Pero ¿qué perdemos cuando ya no sabemos callar?

Pienso en los antiguos estoicos y en su idea de la ataraxia, ese estado de calma que solo puede alcanzarse cuando dejamos de reaccionar ante todo estímulo externo. Pienso en José Luis Sampedro, que escribió con claridad y belleza sobre la urgencia de recuperar la lentitud y el pensamiento interior frente a la tiranía de la prisa.
En La sonrisa etrusca, hay silencios cargados de humanidad, de cosas que no se dicen pero se entienden. También en sus ensayos defendía que sin espacios para el silencio, el pensamiento profundo es imposible.
“Nos roban el tiempo, no para dárnoslo, sino para llenarlo de vacío”, advertía.

El silencio no es solo ausencia de palabras. Es también la posibilidad de otro ritmo, de otra profundidad. Es el lugar donde las ideas terminan de formarse, donde las emociones se sedimentan. Es el espacio donde lo vivido puede volverse sentido.
Pero en tiempos donde todo exige una reacción —rápida, pública, llamativa—, el silencio parece una forma de deserción.

Y sin embargo, lo necesitamos.

Estamos rodeados de información, pero hambrientos de sentido.

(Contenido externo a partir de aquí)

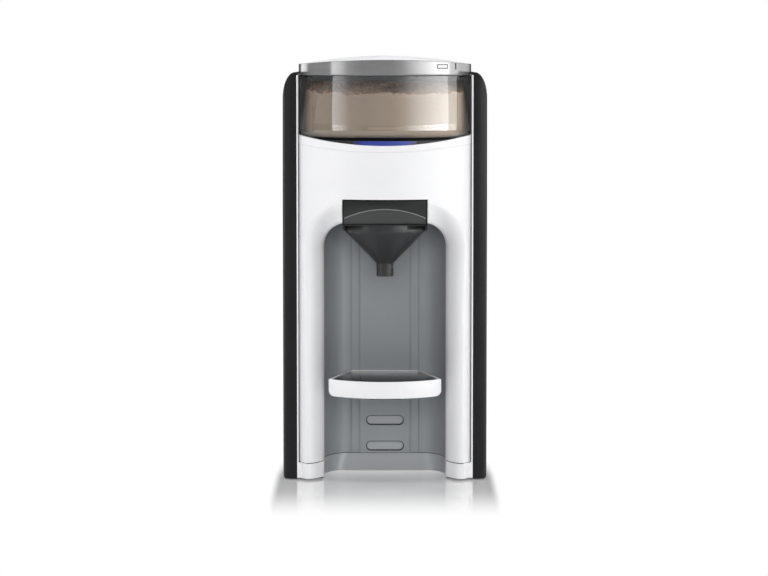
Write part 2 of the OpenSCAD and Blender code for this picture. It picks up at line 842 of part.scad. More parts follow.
module container_base() {
    color("dimgray") difference() {
        union() {
            on_axis(tub_z - 4) cylinder(r = collar_bore - 1.5, h = 4);
            on_axis(foot_z) tube(collar_bore - 1.5, collar_bore - 9, tub_z - foot_z - 1);
            on_axis(foot_z) cylinder(r = 13.5, h = tub_z - foot_z - 1);
            translate([0, funnel_y, foot_z]) cylinder(r = outlet_r + 2, h = tub_z - foot_z - 1);
        }
        on_axis(0) cylinder(r = 10 + run, h = far);
        translate([0, funnel_y, 0]) cylinder(r = outlet_r, h = far);
    }
}

module powder_container() {
    in_r = tub_r - tub_wall;
    floor_r = wheel_r + 2;
    color([0.7, 0.72, 0.75, 0.4]) on_axis(0) rotate_extrude() polygon(concat(
        [[floor_r, tub_z]],
        tub_edge(0), [[tub_r, tub_top], [in_r, tub_top]],
        [for (i = [9:-1:0]) tub_edge(-tub_wall)[i]],
        [[floor_r, tub_z + tub_wall]]));
}

module dosing_wheel() {
    color("royalblue") difference() {
        on_axis(0) {
            translate([0, 0, wheel_z]) cylinder(r = wheel_r, h = wheel_t);
            translate([0, 0, foot_z + 1]) cylinder(r = 7.6 - run, h = wheel_z - foot_z);
        }
        on_axis(0) for (k = [0:pockets - 1]) rotate([0, 0, 360 * k / pockets - 90])
            translate([outlet_offset, 0, 0]) cylinder(r = pocket_r, h = far);
        translate([-dog / 2 - fit, axis_y - dog / 2 - fit, 0])
            cube([dog + 2 * fit, dog + 2 * fit, wheel_z + 6.5]);
    }
}

module powder_gate() {
    gate_z = wheel_z + wheel_t + fit;
    color("gainsboro") intersection() {
        on_axis(gate_z) tube(tub_r - tub_wall - run, 20, 2.2);
        block([-16, -far, 0], [16, axis_y, far]);
    }
}

module stirrer() {
    hub_z = wheel_z + wheel_t;
    arm_z = hub_z + 9;
    reach = tub_r - 12;
    color("gainsboro") on_axis(0) {
        translate([0, 0, hub_z]) cylinder(r = 9, h = 16);
        for (a = [30, 150, 270]) rotate([0, 0, a]) {
            translate([0, 0, arm_z]) rotate([0, 90, 0]) cylinder(r = 2.2, h = reach);
            for (r = [reach / 2 + 8, reach - 3])
                translate([r, 0, arm_z]) cylinder(r = 1.8, h = 22);
        }
    }
}

// ---- lid ----

module lid_gasket() {
    color("whitesmoke") on_axis(tub_top) tube(lid_r - trim_t - fit, tub_r - 2.2, 1.3);
}

module lid_cap() {
    plug_r = tub_r - tub_wall - fit;
    cap_r = lid_r - trim_t - run;
    flange = tub_top + 1.4;
    dome_r = roll_r(cap_r, lid_dome);
    color("white") on_axis(0) rotate_extrude() polygon(concat(
        [[plug_r - 2, tub_top - 5.5], [plug_r, tub_top - 5.5], [plug_r, flange],
            [cap_r, flange]],
        [for (r = [cap_r:-cap_r / 10:0]) [r, lid_top + lid_dome - dome_r
            + sqrt(pow(dome_r, 2) - pow(r, 2))]],
        [[0, lid_top - 2.4], [plug_r - 2, lid_top - 2.4]]));
}

module lid_trim() {
    color("silver") intersection() {
        on_axis(lid_z) tube(lid_r, lid_r - trim_t, lid_band_h + lid_crown);
        crown_roll(lid_top + lid_crown, roll_r(lid_r, lid_crown));
    }
}

// ---- mixing funnel ----

module mixing_funnel() {
    w = funnel_wall;
    rim_low = flange_z - 9.5;
    end_z = flange_z + flange_t - funnel_h;
    cone_low = end_z + 15;
    color([0.35, 0.35, 0.37]) {
        translate([0, funnel_y, 0]) rotate_extrude() polygon([[spout_r, end_z],
            [spout_r, cone_low], [funnel_r, rim_low], [funnel_r, flange_z + flange_t],
            [funnel_r - w, flange_z + flange_t], [funnel_r - w, rim_low + 0.6],
            [spout_r - w, cone_low + 0.6], [spout_r - w, end_z]]);
        difference() {
            union() {
                block([-hood_half_w, hood_front_y, flange_z],
                    [hood_half_w, hood_back_y, flange_z + flange_t]);
                for (s = [0, 1]) mirror([s, 0, 0])
                    block([hood_half_w - 1.6, hood_front_y, flange_z - 5],
                        [hood_half_w, hood_back_y, flange_z + 1]);
            }
            translate([0, funnel_y, 0]) cylinder(r = funnel_r - w / 2, h = far);
        }
    }
}

module funnel_hood() {
    low = flange_z + flange_t;
    t = 1.6;
    arc_top = hood_top - 9;
    sag = 8.5;
    half = hood_half_w - t;
    arc_r = (pow(half, 2) + pow(sag, 2)) / (2 * sag);
    color([0.2, 0.2, 0.21]) difference() {
        block([-hood_half_w, hood_front_y, low], [hood_half_w, hood_back_y, hood_top]);
        block([-half, hood_front_y + t, low - 1], [half, hood_back_y - t, hood_top - t]);
        intersection() {
            translate([0, hood_front_y + t + 1, arc_top - arc_r]) rotate([90, 0, 0])
                cylinder(r = arc_r, h = t + 2, $fn = 360);
            block([-half, -far, low - 1], [half, far, arc_top + 1]);
        }
        translate([0, funnel_y, 0]) cylinder(r = outlet_r + 6, h = far);
    }
}

// ---- tray ----

module tray_plan(inset) {
    intersection() {
        translate([0, tray_mid_y]) circle(tray_front_r - inset);
        polygon([[-bay_half_w - 2 + inset, front_y], [bay_half_w + 2 - inset, front_y],
            [tray_back_half_w - inset, tray_back_y - inset],
            [-tray_back_half_w + inset, tray_back_y - inset]]);
    }
}

module tray_body() {
    hook_z = slot_top_z - 3;
    hook_half_w = slot_size[0] / 2 - 3;
    color("white") {
        difference() {
            translate([0, 0, tray_z - lip_h]) linear_extrude(lip_h) tray_plan(0);
            translate([0, 0, tray_z - lip_h - 1]) linear_extrude(lip_h - 3.5) tray_plan(3);
            translate([0, 0, tray_z - 1.6]) linear_extrude(10) tray_plan(2.5);
        }
        block([-hook_half_w, tray_back_y - 3, hook_z], [hook_half_w, tray_back_y, tray_z - 4]);
        block([-hook_half_w, tray_back_y - 3, hook_z], [hook_half_w, tray_back_y + 7, hook_z + 5]);
    }
}

module tray_plate() {
    color("black") translate([0, 0, tray_z - 1.6]) linear_extrude(1.3) tray_plan(2.5 + run);
}

// ---- water tank ----

module tank_plan(inset) {
    intersection() {
        slab([-tank_half_w + inset, tank_front_y - 30], [tank_half_w - inset,
            back_y - 0.5 - inset], tank_corner_r - inset);
        translate([-far, tank_front_y + 1.5 + inset]) square([2 * far, far]);
    }
}

module water_tank() {
    color([0.62, 0.66, 0.7, 0.5]) difference() {
        union() {
            difference() {
                union() {
                    translate([0, 0, tank_z]) linear_extrude(tank_top - tank_z) tank_plan(0);
                    translate([0, tank_y, pedestal_top - 9]) cylinder(r = stub_r, h = 14);
                }
                translate([0, 0, tank_z + tank_wall]) linear_extrude(far) tank_plan(tank_wall);
            }
            translate([0, 0, tank_top - 3]) linear_extrude(3) intersection() {
                tank_plan(0);
                translate([-far, hinge_y - 3]) square([2 * far, far]);
            }
            for (e = ears) {
                along_x(e[0], e[1]) translate([hinge_y, hinge_z]) circle(2.6);
                block([e[0], hinge_y - 2.6, tank_top - 1], [e[1], hinge_y + 2.6, hinge_z]);
            }
        }
        along_x(-32, 32) translate([hinge_y, hinge_z]) circle(pin_r + run);
        translate([0, tank_y, pedestal_top - 2]) cylinder(r = 4.6, h = 20);
        translate([0, tank_y, pedestal_top - 10]) cylinder(r = 6.5, h = 6.5);
        translate([0, tank_y, pedestal_top - 10]) cylinder(r = 1.6 + run, h = 20);
        for (a = [0:120:240]) translate([3 * cos(a), tank_y + 3 * sin(a), pedestal_top - 10])
            cylinder(r = 1, h = 20);
    }
}

module tank_o_ring() {
    color("black") translate([0, tank_y, pedestal_top - 6])
        rotate_extrude() translate([stub_r + 0.5, 0]) circle(0.45, $fn = 24);
}

module tank_valve() {
    color("ivory") translate([0, tank_y, 0]) {
        translate([0, 0, tank_z + tank_wall + 0.1]) cylinder(r = 7, h = 2);
        translate([0, 0, pedestal_top - 10.6]) cylinder(r = 1.6,
            h = tank_z + tank_wall + 1 - pedestal_top + 10.6);
        translate([0, 0, pedestal_top - 10.6]) cylinder(r = 5.4, h = 1.2);
    }
}

module valve_spring() {
    low = pedestal_top - 9.3;
    high = pedestal_top - 3.6;
    color("silver") translate([0, tank_y, low]) tube(4, 3.2, high - low);
}

module tank_lid() {
    low = tank_top + fit;
    color([0.3, 0.3, 0.32]) {
        difference() {
            union() {
                translate([0, 0, low]) linear_extrude(4) difference() {
                    tank_plan(0);
                    translate([-far, hinge_y - 3.4]) square([2 * far, far]);
                }
                translate([0, 0, low - 4]) linear_extrude(5) difference() {
                    tank_plan(tank_wall + fit);
                    tank_plan(tank_wall + fit + 2);
                    translate([-far, hinge_y - 3.4]) square([2 * far, far]);
                }
                block([-21.7, hinge_y - 4, low + 0.4], [21.7, hinge_y, low + 4]);
                along_x(-21.7, 21.7) translate([hinge_y, hinge_z]) circle(2.6);
            }
            translate([0, tank_y - 6, low + 1.2]) linear_extrude(10) pill(70, 22);
        }
        along_x(-28.5, 28.5) translate([hinge_y, hinge_z]) circle(pin_r);
        translate([0, tank_y - 6, low + 1]) translate([-31, -3, 0]) cube([62, 6, 3]);
    }
}

base_tray();
bay_sill();
front_shell();
bay_liner();
funnel_bay();
funnel_rails();
collar_ring();
light_bar();
container_seat();
mid_housing();
rear_housing();
side_panel_left();
side_panel_right();
control_fascia();
display_module();
for (i = [0:5])
    button(i);
chassis_plate();
gear_motor();
motor_pinion();
idler_pin();
idler_gear();
spindle_bush();
drive_spindle();
spindle_gear();
powder_chute();
nozzle_ring();
nozzle_hose();
heater();
heater_hose();
pump();
inlet_hose();
tank_socket();
main_board();
power_board();
cord_gland();
rubber_feet();
base_screws();
wheel_bush();
container_base();
powder_container();
powder_gate();
dosing_wheel();
stirrer();
lid_gasket();
lid_cap();
lid_trim();
mixing_funnel();
funnel_hood();
tray_body();
tray_plate();
water_tank();
tank_o_ring();
tank_valve();
valve_spring();
tank_lid();
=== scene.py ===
from math import acos, asin, atan2, copysign, cos, hypot, pi, radians, sin, sqrt, tan
import bpy
import bmesh
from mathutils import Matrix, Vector, noise


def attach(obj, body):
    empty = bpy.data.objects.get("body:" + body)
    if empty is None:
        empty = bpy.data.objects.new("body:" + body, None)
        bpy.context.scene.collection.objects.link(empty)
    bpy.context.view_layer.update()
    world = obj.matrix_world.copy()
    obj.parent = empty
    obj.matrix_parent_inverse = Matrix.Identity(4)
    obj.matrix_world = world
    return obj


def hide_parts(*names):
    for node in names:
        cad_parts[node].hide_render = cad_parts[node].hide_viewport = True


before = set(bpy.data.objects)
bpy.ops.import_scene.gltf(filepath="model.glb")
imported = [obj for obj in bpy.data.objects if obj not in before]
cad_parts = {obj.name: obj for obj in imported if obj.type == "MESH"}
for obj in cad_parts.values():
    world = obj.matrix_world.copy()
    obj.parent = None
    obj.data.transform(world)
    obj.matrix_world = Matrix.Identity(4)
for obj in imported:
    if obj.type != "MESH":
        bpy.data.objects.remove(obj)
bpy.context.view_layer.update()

mm = 0.001
rightAngle = pi / 2


# A dictionary whose entries also read as names; its sizes are in millimetres unless noted
class Settings(dict):
    __getattr__ = dict.__getitem__


# The CAD sizes that the new pieces repeat; funnelR and spoutR follow the photo instead
cad = Settings(
    frontY=-160.0, axisY=-75.5, noseR=84.5, seamZ=17.0,
    bayHalf=60.5, bayTop=253.5, archR=27.0, bayCornerR=24.8, bayBackY=-40.0,
    notchHalf=41.0, notchTop=275.0, shellLow=320.2, dip=7.2,
    slotZs=(75.5, 49.8, 24.1), slotSize=(37.0, 9.2),
    tubZ=331.0, tubTop=393.0, tubR=83.0, tubWall=2.4, tubEdgeR=10.0, wheelR=60.0,
    lidZ=393.3, lidTop=403.8, lidR=84.1, lidCrown=4.0, lidDome=8.0,
    funnelY=-111.0, funnelR=38.5, spoutR=8.3, flangeZ=250.0, flange=2.0, funnelEnd=199.0,
    hoodTop=274.5, hoodHalf=40.4, hoodFrontY=-150.47, hoodBackY=-66.3,
)
archLow = cad.bayTop - cad.archR
archSide = cad.bayHalf - cad.archR


# Radius of an arc that drops by this much over half its chord
def rollR(half, drop):
    return (half * half + drop * drop) / (2 * drop)


def smoothStep(x, low, high):
    t = min(1.0, max(0.0, (x - low) / (high - low)))
    return t * t * (3 - 2 * t)


# Angles of a quarter turn in equal steps
def quarter(steps, first=0):
    return [rightAngle * i / steps for i in range(first, steps + 1)]


# Turns each connected patch of faces to look at a point
def turnTo(bm, point):
    left = set(bm.faces)
    while left:
        patch = [left.pop()]
        for face in patch:
            for edge in face.edges:
                for other in edge.link_faces:
                    if other in left:
                        left.remove(other)
                        patch.append(other)
        if sum((point - f.calc_center_median()).dot(f.normal) * f.calc_area()
                for f in patch) < 0:
            bmesh.ops.reverse_faces(bm, faces=patch)


def newObject(name, data):
    obj = bpy.data.objects.new(name, data)
    bpy.context.scene.collection.objects.link(obj)
    return obj


# Puts a bmesh in metres into the scene
def linkMesh(name, bm, material):
    mesh = bpy.data.meshes.new(name)
    bm.to_mesh(mesh)
    bm.free()
    mesh.materials.append(mats[material])
    return newObject(name, mesh)


# Makes an object from a bmesh in millimetres
def addObject(name, bm, material, smooth=40, lookAt=None):
    bmesh.ops.recalc_face_normals(bm, faces=bm.faces)
    if lookAt:
        turnTo(bm, Vector(lookAt))
    limit = radians(smooth)
    for face in bm.faces:
        face.smooth = True
    for edge in bm.edges:
        if len(edge.link_faces) != 2 or edge.calc_face_angle(0) > limit:
            edge.smooth = False
    bmesh.ops.scale(bm, vec=(mm, mm, mm), verts=bm.verts)
    return linkMesh(name, bm, material)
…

Nos sabemos leídos, escuchados, analizados por algoritmos que conocen nuestras rutinas mejor que nosotros mismos.
Y sin embargo, ¿cuántas veces en el día escuchamos —de verdad— lo que sentimos? ¿Cuántas veces hacemos espacio para el vacío, para el descanso, para la duda? ¿Cuántas veces nos permitimos no saber, no responder, no intervenir?

Silencio no es desconexión emocional. Al contrario. A veces solo en el silencio podemos sentir de verdad, sin el filtro del juicio ni la presión del relato. Hay silencios que abrazan más que mil palabras, que dicen más que cualquier post. Silencios que reparan.

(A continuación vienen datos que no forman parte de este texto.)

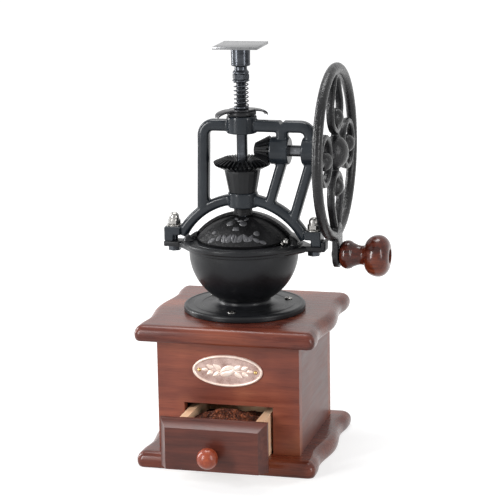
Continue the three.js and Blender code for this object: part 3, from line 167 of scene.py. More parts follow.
def wood(name, stops, along, roughness, coat, shine, pores=0.35, patch=0.5, warm=None, across=230.0):
    """Stained wood: grain streaks along one axis, colour patches and fine dark pores."""
    material, tree, shader = new_material(name, coat_weight=coat, coat_roughness=COAT_ROUGHNESS,
                                          specular_ior_level=shine)
    streak, pore = [across] * 3, [across * PORE_FINENESS] * 3
    streak[along], pore[along] = across / STREAK_STRETCH, across / PORE_STRETCH
    grain = noise_value(tree, object_place(tree, streak), 1.0, 5.0, 0.6, 0.6)
    fine = noise_value(tree, object_place(tree, pore), 1.0, 3.0, 0.6)
    broad = noise_value(tree, object_place(tree), 17.0, 2.0, 0.5, 0.4)
    colour = ramp(tree, weighted(tree, grain, 1 - patch, broad, patch), stops)
    if warm:
        glow = spread(tree, noise_value(tree, object_place(tree), 11.0, 1.0, 0.4, 0.8), 0.5, 0.72)
        colour = mixed(tree, arithmetic(tree, "MULTIPLY", glow, 0.7), colour, warm)
    pore_colour = tuple(0.35 * c for c in stops[0][1])
    colour = mixed(tree, spread(tree, fine, 0.52, 0.72, 0.0, pores), colour, pore_colour)
    rough = spread(tree, grain, 0.3, 0.7, roughness - 0.05, roughness + 0.07)
    feed(tree, shader, colour, rough, weighted(tree, grain, 0.7, fine, -0.5), 0.22, 0.0002)
    return material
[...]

Como los de En busca del tiempo perdido, donde Proust transforma los recuerdos más íntimos en tiempo recuperado. O los de Virginia Woolf en Las olas, donde las voces se suceden entre pensamientos que apenas se atreven a pronunciarse. O los de Hopper, en sus cuadros vacíos, donde la ausencia de sonido se vuelve el centro de la escena.

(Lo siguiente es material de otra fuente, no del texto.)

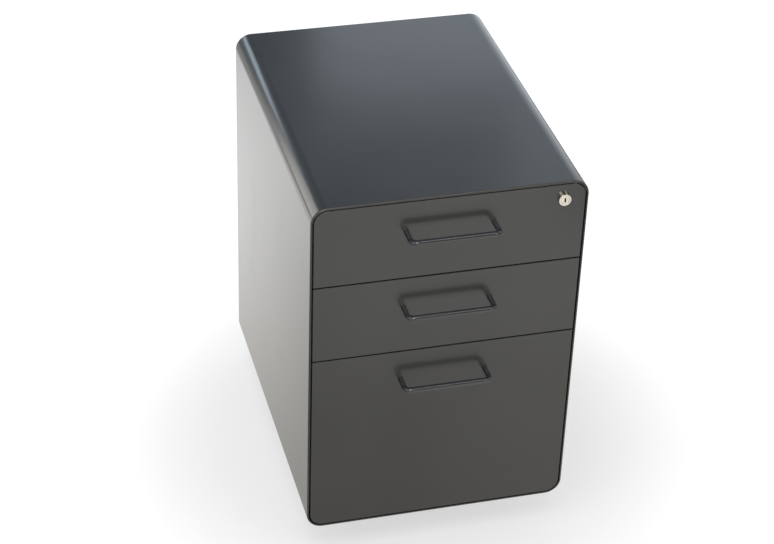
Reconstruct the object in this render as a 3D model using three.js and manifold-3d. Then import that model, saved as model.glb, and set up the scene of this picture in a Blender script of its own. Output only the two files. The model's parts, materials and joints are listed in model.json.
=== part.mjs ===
// A mobile drawer pedestal of coated sheet steel: two box drawers, a file drawer, a lock and four casters.
// Millimetres. +Z is up and the drawers face -Y. The origin is on the floor, under the middle of the
// whole object.
import * as THREE from "three";
import { mergeVertices } from "three/addons/utils/BufferGeometryUtils.js";
import Module from "manifold-3d";

const wasm = await Module();
wasm.setup();

// Clearances
const seatGap = 0.3; // between pieces that sit against each other
const slideRunGap = 0.4; // between the members of a slide
const overrun = 5; // how far a cutter passes the face it cuts

// Cabinet
const cabinetWidth = 400;
const cabinetDepth = 518;
const cabinetCornerRadius = 24.4;
const shellSheet = 1.2;
const rimWidth = 2.8;
const rimDepth = 14;
const backRecess = 2;
const backSheet = 1;
const backFlange = 10;
const basePanSheet = 2;
const basePanHeight = 10;
const basePanSideMargin = 4; // from the start of the shell's corner bend
const basePanFront = 20; // behind the front plane
const counterweightWidth = 300;
const counterweightDepth = 20;
const counterweightHeight = 130;

// Uprights, which carry the slides
const uprightWidth = 30;
const uprightDepth = 10;
const uprightSheet = 1.5;
const uprightEndMargin = 3; // from the start of the shell's corner bend
const uprightFront = 20; // behind the front plane
const uprightRearMargin = 28; // from the slides' rear ends

// Drawer fronts
const frontGap = 2;
const frontDepth = 18;
const frontSheet = 1.2;
const frontBendRadius = 0.3; // inside
const frontLip = 22; // height of the return at the foot of a front, which the tray is welded to
const boxFrontHeight = 124.3;
const fileFrontHeight = 302.5;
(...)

No hablo del silencio impuesto —el de quienes no pueden hablar, el que censura o margina—, sino del silencio elegido. Ese que se vuelve gesto de autonomía. De resistencia.
En un mundo que nos exige producirnos sin descanso —contenido, presencia, opinión—, callar también puede ser un acto radical.

A veces me imagino una red social invertida. Una donde no se pueda subir nada durante semanas. Solo mirar. Solo estar.
Una donde lo más valioso sea no hablar. Donde el algoritmo premie la espera, la pausa, la lectura lenta.
Una utopía digital de la lentitud.
Pero sé que eso no vende. La economía del clic se alimenta de urgencia. La del alma, de silencio.

Mientras tanto, sigo buscando esos espacios donde no tengo que explicar nada. Donde puedo dejar de ser personaje para volver a ser persona.

A veces es una pieza de piano de Erik Satie.
A veces es el mar.
A veces es una página sin escribir.
Un paseo sin rumbo.
Una conversación sin móvil encima.
Una noche sin notificaciones.

No estoy en contra de las redes, ni de la tecnología. Me encanta sentirme conectada, encontrar belleza en un texto compartido, en una foto que emociona, en un mensaje que llega justo a tiempo.
Pero creo que tenemos que reaprender el valor de lo que no se dice. De lo que no se publica. De lo que solo se queda entre nosotros y el mundo.

El silencio no es vacío.
Es la forma más pura de presencia.
Como escribía Marguerite Duras: “Lo importante no es hablar, sino saber callar. Saber callar es lo que más cuesta.”

Y tal vez, solo tal vez, allí encontremos algo que no necesita ser compartido para ser verdad.